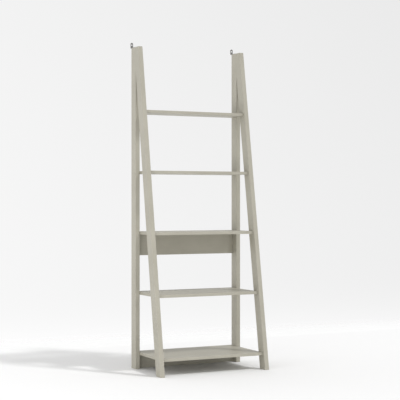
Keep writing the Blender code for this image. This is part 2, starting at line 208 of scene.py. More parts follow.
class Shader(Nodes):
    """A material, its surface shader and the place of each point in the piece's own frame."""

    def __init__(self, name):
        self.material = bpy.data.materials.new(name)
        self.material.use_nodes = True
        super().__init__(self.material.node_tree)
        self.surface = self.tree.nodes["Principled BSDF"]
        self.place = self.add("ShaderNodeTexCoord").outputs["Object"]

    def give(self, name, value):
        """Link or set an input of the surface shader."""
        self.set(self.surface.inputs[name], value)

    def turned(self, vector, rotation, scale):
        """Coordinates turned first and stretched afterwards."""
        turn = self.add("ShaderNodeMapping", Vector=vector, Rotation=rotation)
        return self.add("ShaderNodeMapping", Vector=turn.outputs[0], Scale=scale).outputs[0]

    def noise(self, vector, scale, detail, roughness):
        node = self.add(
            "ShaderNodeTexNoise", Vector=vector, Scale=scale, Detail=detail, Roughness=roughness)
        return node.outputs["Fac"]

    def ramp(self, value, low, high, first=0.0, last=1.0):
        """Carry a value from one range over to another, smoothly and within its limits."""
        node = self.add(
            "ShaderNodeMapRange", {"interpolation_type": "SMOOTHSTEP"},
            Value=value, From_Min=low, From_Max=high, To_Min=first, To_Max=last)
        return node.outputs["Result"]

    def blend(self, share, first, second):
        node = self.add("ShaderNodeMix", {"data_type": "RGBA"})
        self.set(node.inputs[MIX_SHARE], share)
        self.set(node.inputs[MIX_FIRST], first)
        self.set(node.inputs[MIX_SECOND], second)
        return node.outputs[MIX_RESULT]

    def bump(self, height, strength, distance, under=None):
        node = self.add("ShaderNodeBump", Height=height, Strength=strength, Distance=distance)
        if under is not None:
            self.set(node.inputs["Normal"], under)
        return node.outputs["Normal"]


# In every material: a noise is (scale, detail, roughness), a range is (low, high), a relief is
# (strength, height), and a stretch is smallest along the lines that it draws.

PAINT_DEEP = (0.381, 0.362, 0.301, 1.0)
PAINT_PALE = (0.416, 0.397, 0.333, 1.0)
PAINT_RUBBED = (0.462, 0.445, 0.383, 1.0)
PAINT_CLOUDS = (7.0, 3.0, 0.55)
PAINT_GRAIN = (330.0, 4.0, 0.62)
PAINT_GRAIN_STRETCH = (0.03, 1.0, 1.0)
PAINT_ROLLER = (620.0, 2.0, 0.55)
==
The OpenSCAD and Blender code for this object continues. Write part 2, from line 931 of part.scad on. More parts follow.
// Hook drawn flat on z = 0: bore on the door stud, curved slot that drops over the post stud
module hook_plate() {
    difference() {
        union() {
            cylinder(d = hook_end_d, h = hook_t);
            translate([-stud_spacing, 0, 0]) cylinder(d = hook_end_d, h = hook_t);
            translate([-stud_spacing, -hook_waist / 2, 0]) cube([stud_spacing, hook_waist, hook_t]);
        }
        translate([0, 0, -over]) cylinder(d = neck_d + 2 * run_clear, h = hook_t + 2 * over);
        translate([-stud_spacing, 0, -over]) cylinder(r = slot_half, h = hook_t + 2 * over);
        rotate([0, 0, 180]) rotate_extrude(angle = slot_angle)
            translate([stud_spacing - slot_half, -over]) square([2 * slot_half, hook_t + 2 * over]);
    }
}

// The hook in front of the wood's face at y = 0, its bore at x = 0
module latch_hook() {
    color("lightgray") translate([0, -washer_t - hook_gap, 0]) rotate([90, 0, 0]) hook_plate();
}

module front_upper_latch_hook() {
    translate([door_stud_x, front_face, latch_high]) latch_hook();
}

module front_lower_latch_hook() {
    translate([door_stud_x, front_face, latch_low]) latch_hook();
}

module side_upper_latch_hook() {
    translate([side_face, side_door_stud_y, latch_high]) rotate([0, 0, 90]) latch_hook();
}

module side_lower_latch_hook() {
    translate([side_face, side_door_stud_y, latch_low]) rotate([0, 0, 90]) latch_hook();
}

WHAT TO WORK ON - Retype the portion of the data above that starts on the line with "Keep writing the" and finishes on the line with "return node.outputs[MIX_RESULT]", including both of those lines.

ANSWER -
Keep writing the Blender code for this image. This is part 2, starting at line 208 of scene.py. More parts follow.
class Shader(Nodes):
    """A material, its surface shader and the place of each point in the piece's own frame."""

    def __init__(self, name):
        self.material = bpy.data.materials.new(name)
        self.material.use_nodes = True
        super().__init__(self.material.node_tree)
        self.surface = self.tree.nodes["Principled BSDF"]
        self.place = self.add("ShaderNodeTexCoord").outputs["Object"]

    def give(self, name, value):
        """Link or set an input of the surface shader."""
        self.set(self.surface.inputs[name], value)

    def turned(self, vector, rotation, scale):
        """Coordinates turned first and stretched afterwards."""
        turn = self.add("ShaderNodeMapping", Vector=vector, Rotation=rotation)
        return self.add("ShaderNodeMapping", Vector=turn.outputs[0], Scale=scale).outputs[0]

    def noise(self, vector, scale, detail, roughness):
        node = self.add(
            "ShaderNodeTexNoise", Vector=vector, Scale=scale, Detail=detail, Roughness=roughness)
        return node.outputs["Fac"]

    def ramp(self, value, low, high, first=0.0, last=1.0):
        """Carry a value from one range over to another, smoothly and within its limits."""
        node = self.add(
            "ShaderNodeMapRange", {"interpolation_type": "SMOOTHSTEP"},
            Value=value, From_Min=low, From_Max=high, To_Min=first, To_Max=last)
        return node.outputs["Result"]

    def blend(self, share, first, second):
        node = self.add("ShaderNodeMix", {"data_type": "RGBA"})
        self.set(node.inputs[MIX_SHARE], share)
        self.set(node.inputs[MIX_FIRST], first)
        self.set(node.inputs[MIX_SECOND], second)
        return node.outputs[MIX_RESULT]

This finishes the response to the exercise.